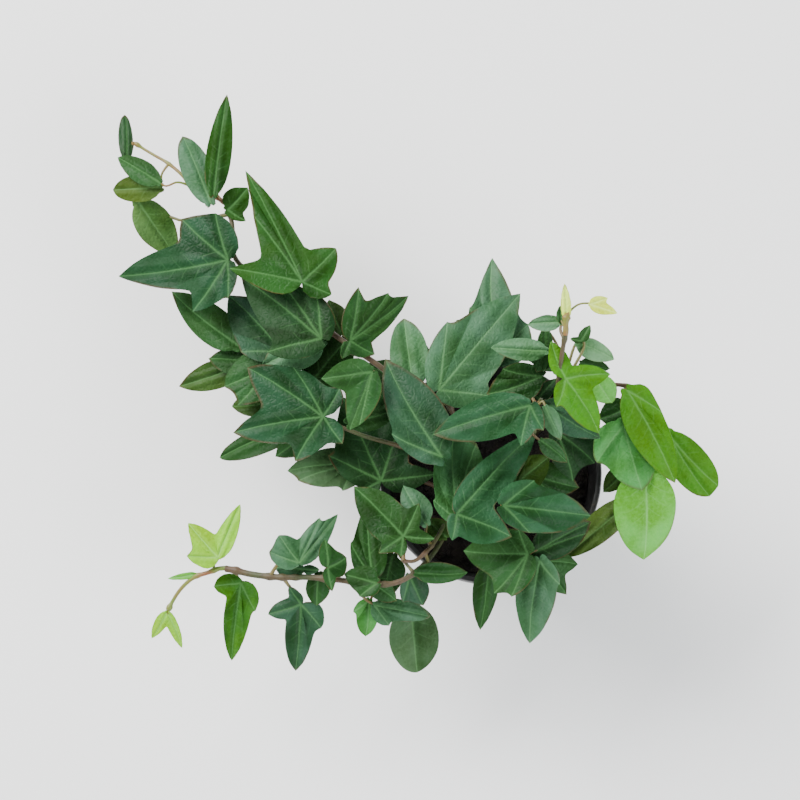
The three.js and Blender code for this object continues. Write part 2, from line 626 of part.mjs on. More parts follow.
function soilSolid(plants) {
  const { top, bottom, gap, crown, clod, rings, sides } = soilSize;
  const random = makeRandom(7);
  const edge = bodyRadius(top - crown - clod) - potSize.wall - gap;
  const profile = [[0, bottom], [bodyRadius(bottom) - potSize.wall - gap, bottom]];
  for (let i = rings; i >= 1; i -= 1) {
    const share = i / rings;
    profile.push([edge * share, top + crown * (1 - share * share) - crown]);
  }
  profile.push([0, top]);
  const points = profile.map(([radius, height]) => new THREE.Vector2(radius, height));
  const geometry = new THREE.LatheGeometry(points, sides).rotateX(Math.PI / 2);
  geometry.deleteAttribute('normal');
  geometry.deleteAttribute('uv');
  const merged = mergeVertices(geometry, 1e-4);
  const position = merged.attributes.position;
  for (let i = 0; i < position.count; i += 1) {
    const lump = (random() - 0.5) * 2 * clod;
    if (position.getZ(i) > top - crown - 0.1) position.setZ(i, position.getZ(i) + lump);
  }
  const holes = plants.filter((plant) => !plant.young).map((plant) => {
    const [x, y] = plant.root;
    const foot = { at: [x, y, rootHole.bottom], radius: plant.stem[0].radius };
    return tubeSolid([foot, ...stemLine(plant).slice(0, rootHole.points)], stemSides, rootHole.clearance);
  });
  return solidFrom(position.array, merged.index.array).subtract(wasm.Manifold.union(holes));
}

function meshOf(name, solid, material) {
  const { vertProperties, triVerts } = solid.getMesh();
  const geometry = new THREE.BufferGeometry();
  geometry.setAttribute('position', new THREE.BufferAttribute(new Float32Array(vertProperties), 3));
  geometry.setIndex(new THREE.BufferAttribute(new Uint32Array(triVerts), 1));
  geometry.computeVertexNormals();
  const mesh = new THREE.Mesh(geometry, material);
  mesh.name = name;
  return mesh;
}

function finish(color, roughness) {
  return new THREE.MeshStandardMaterial({ color, roughness, metalness: 0 });
}

const leafGreen = finish(0x2f6b3a, 0.4);
const youngGreen = finish(0x8fc04a, 0.45);
const plants = grow();
const pottedIvy = new THREE.Group();
pottedIvy.add(meshOf('pot', potSolid(), finish(0x17181a, 0.45)));
pottedIvy.add(meshOf('soil', soilSolid(plants), finish(0x1d1611, 0.95)));
for (const plant of plants) {
  pottedIvy.add(meshOf(plant.name, plantSolid(plant, plants), plant.young ? youngGreen : leafGreen));
}

export default pottedIvy;
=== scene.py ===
# A potted ivy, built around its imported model. Plants are written down in millimetres as seen on
# a sheet square to the camera's line of sight: x across, y up the sheet, and z the true height.
import math
import random
import bpy
import numpy as np
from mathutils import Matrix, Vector, noise


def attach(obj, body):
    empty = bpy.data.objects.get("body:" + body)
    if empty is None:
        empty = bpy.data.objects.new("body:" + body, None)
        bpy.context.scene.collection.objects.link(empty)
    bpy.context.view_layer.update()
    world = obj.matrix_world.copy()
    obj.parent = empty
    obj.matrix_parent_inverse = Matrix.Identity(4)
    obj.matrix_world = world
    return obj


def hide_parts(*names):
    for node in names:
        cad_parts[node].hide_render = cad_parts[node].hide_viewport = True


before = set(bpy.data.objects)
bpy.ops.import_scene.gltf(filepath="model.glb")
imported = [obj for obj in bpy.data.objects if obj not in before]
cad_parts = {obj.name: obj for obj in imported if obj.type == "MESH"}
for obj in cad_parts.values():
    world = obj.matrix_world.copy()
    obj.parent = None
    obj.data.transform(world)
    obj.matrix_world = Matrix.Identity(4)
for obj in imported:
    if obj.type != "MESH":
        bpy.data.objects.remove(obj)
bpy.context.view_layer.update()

print("frame loaded")

# camera, light and floor

sight = {"target": (-42, 29.5, 120), "sheet": (-40.5, 32.4), "distance": 800, "elevation": 82,
         "across": 360}
lookAt = np.array(sight["target"], float)
tilt = math.radians(sight["elevation"])
sheetUp = np.array([0, math.sin(tilt), math.cos(tilt)])
toEye = np.array([0, -math.cos(tilt), math.sin(tilt)])
eye = lookAt + sight["distance"] * toEye

studio = {"floor": (0.93, 0.93, 0.925), "floorSize": 6, "floorRoughness": 0.9, "sky": (0.95, 0.975, 1.0),
          "skyLow": 1.9, "skyHigh": 0.35}
lamps = {"keyLight": {"place": (-1.5, 1.3, 1.6), "size": 1.6, "power": 150, "colour": (1, 0.99, 0.97)},
         "fillLight": {"place": (1.6, -1.3, 1.7), "size": 1.8, "power": 80, "colour": (0.95, 0.98, 1)}}
# how a surface colour shows on screen under these lights, as a curve of the screen's linear colour
shown = {"slope": 0.36, "bend": 2.5, "vivid": 0.12, "least": 0.0005, "most": 0.9}


def areaLight(name, place, size, power, colour):
    turn = (-Vector(place)).to_track_quat("-Z", "Y").to_euler()
    bpy.ops.object.light_add(type="AREA", location=place, rotation=turn)
    lamp = bpy.context.object
    lamp.name = name
    lamp.data.size = size
    lamp.data.energy = power
    lamp.data.color = colour


def colour(red, green, blue):
    # the surface colour that is seen as this screen colour, 0 to 255
    parts = (red, green, blue)
    linear = np.array([((c / 255 + 0.055) / 1.055) ** 2.4 if c > 10 else c / 3295 for c in parts])
    found = shown["slope"] * linear * (1 + shown["bend"] * linear ** 2)
    found = np.clip(found + shown["vivid"] * (found - found.mean()), shown["least"], shown["most"])
    return (*[float(c) for c in found], 1)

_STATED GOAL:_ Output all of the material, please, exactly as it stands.

_THE OUTPUT:_
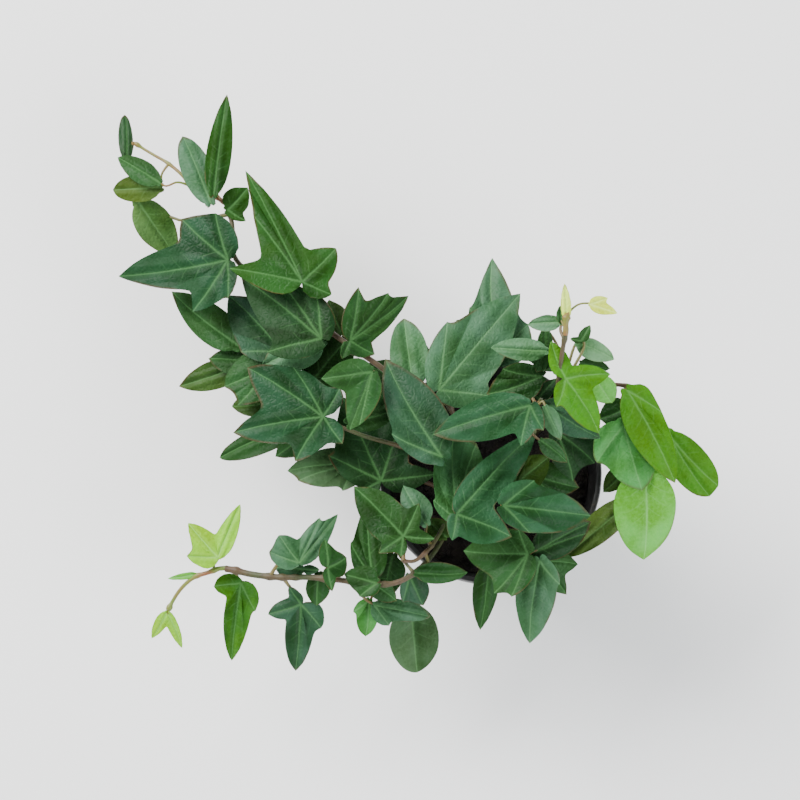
The three.js and Blender code for this object continues. Write part 2, from line 626 of part.mjs on. More parts follow.
function soilSolid(plants) {
  const { top, bottom, gap, crown, clod, rings, sides } = soilSize;
  const random = makeRandom(7);
  const edge = bodyRadius(top - crown - clod) - potSize.wall - gap;
  const profile = [[0, bottom], [bodyRadius(bottom) - potSize.wall - gap, bottom]];
  for (let i = rings; i >= 1; i -= 1) {
    const share = i / rings;
    profile.push([edge * share, top + crown * (1 - share * share) - crown]);
  }
  profile.push([0, top]);
  const points = profile.map(([radius, height]) => new THREE.Vector2(radius, height));
  const geometry = new THREE.LatheGeometry(points, sides).rotateX(Math.PI / 2);
  geometry.deleteAttribute('normal');
  geometry.deleteAttribute('uv');
  const merged = mergeVertices(geometry, 1e-4);
  const position = merged.attributes.position;
  for (let i = 0; i < position.count; i += 1) {
    const lump = (random() - 0.5) * 2 * clod;
    if (position.getZ(i) > top - crown - 0.1) position.setZ(i, position.getZ(i) + lump);
  }
  const holes = plants.filter((plant) => !plant.young).map((plant) => {
    const [x, y] = plant.root;
    const foot = { at: [x, y, rootHole.bottom], radius: plant.stem[0].radius };
    return tubeSolid([foot, ...stemLine(plant).slice(0, rootHole.points)], stemSides, rootHole.clearance);
  });
  return solidFrom(position.array, merged.index.array).subtract(wasm.Manifold.union(holes));
}

function meshOf(name, solid, material) {
  const { vertProperties, triVerts } = solid.getMesh();
  const geometry = new THREE.BufferGeometry();
  geometry.setAttribute('position', new THREE.BufferAttribute(new Float32Array(vertProperties), 3));
  geometry.setIndex(new THREE.BufferAttribute(new Uint32Array(triVerts), 1));
  geometry.computeVertexNormals();
  const mesh = new THREE.Mesh(geometry, material);
  mesh.name = name;
  return mesh;
}

function finish(color, roughness) {
  return new THREE.MeshStandardMaterial({ color, roughness, metalness: 0 });
}

const leafGreen = finish(0x2f6b3a, 0.4);
const youngGreen = finish(0x8fc04a, 0.45);
const plants = grow();
const pottedIvy = new THREE.Group();
pottedIvy.add(meshOf('pot', potSolid(), finish(0x17181a, 0.45)));
pottedIvy.add(meshOf('soil', soilSolid(plants), finish(0x1d1611, 0.95)));
for (const plant of plants) {
  pottedIvy.add(meshOf(plant.name, plantSolid(plant, plants), plant.young ? youngGreen : leafGreen));
}

export default pottedIvy;
=== scene.py ===
# A potted ivy, built around its imported model. Plants are written down in millimetres as seen on
# a sheet square to the camera's line of sight: x across, y up the sheet, and z the true height.
import math
import random
import bpy
import numpy as np
from mathutils import Matrix, Vector, noise


def attach(obj, body):
    empty = bpy.data.objects.get("body:" + body)
    if empty is None:
        empty = bpy.data.objects.new("body:" + body, None)
        bpy.context.scene.collection.objects.link(empty)
    bpy.context.view_layer.update()
    world = obj.matrix_world.copy()
    obj.parent = empty
    obj.matrix_parent_inverse = Matrix.Identity(4)
    obj.matrix_world = world
    return obj


def hide_parts(*names):
    for node in names:
        cad_parts[node].hide_render = cad_parts[node].hide_viewport = True


before = set(bpy.data.objects)
bpy.ops.import_scene.gltf(filepath="model.glb")
imported = [obj for obj in bpy.data.objects if obj not in before]
cad_parts = {obj.name: obj for obj in imported if obj.type == "MESH"}
for obj in cad_parts.values():
    world = obj.matrix_world.copy()
    obj.parent = None
    obj.data.transform(world)
    obj.matrix_world = Matrix.Identity(4)
for obj in imported:
    if obj.type != "MESH":
        bpy.data.objects.remove(obj)
bpy.context.view_layer.update()

print("frame loaded")

# camera, light and floor

sight = {"target": (-42, 29.5, 120), "sheet": (-40.5, 32.4), "distance": 800, "elevation": 82,
         "across": 360}
lookAt = np.array(sight["target"], float)
tilt = math.radians(sight["elevation"])
sheetUp = np.array([0, math.sin(tilt), math.cos(tilt)])
toEye = np.array([0, -math.cos(tilt), math.sin(tilt)])
eye = lookAt + sight["distance"] * toEye

studio = {"floor": (0.93, 0.93, 0.925), "floorSize": 6, "floorRoughness": 0.9, "sky": (0.95, 0.975, 1.0),
          "skyLow": 1.9, "skyHigh": 0.35}
lamps = {"keyLight": {"place": (-1.5, 1.3, 1.6), "size": 1.6, "power": 150, "colour": (1, 0.99, 0.97)},
         "fillLight": {"place": (1.6, -1.3, 1.7), "size": 1.8, "power": 80, "colour": (0.95, 0.98, 1)}}
# how a surface colour shows on screen under these lights, as a curve of the screen's linear colour
shown = {"slope": 0.36, "bend": 2.5, "vivid": 0.12, "least": 0.0005, "most": 0.9}


def areaLight(name, place, size, power, colour):
    turn = (-Vector(place)).to_track_quat("-Z", "Y").to_euler()
    bpy.ops.object.light_add(type="AREA", location=place, rotation=turn)
    lamp = bpy.context.object
    lamp.name = name
    lamp.data.size = size
    lamp.data.energy = power
    lamp.data.color = colour


def colour(red, green, blue):
    # the surface colour that is seen as this screen colour, 0 to 255
    parts = (red, green, blue)
    linear = np.array([((c / 255 + 0.055) / 1.055) ** 2.4 if c > 10 else c / 3295 for c in parts])
    found = shown["slope"] * linear * (1 + shown["bend"] * linear ** 2)
    found = np.clip(found + shown["vivid"] * (found - found.mean()), shown["least"], shown["most"])
    return (*[float(c) for c in found], 1)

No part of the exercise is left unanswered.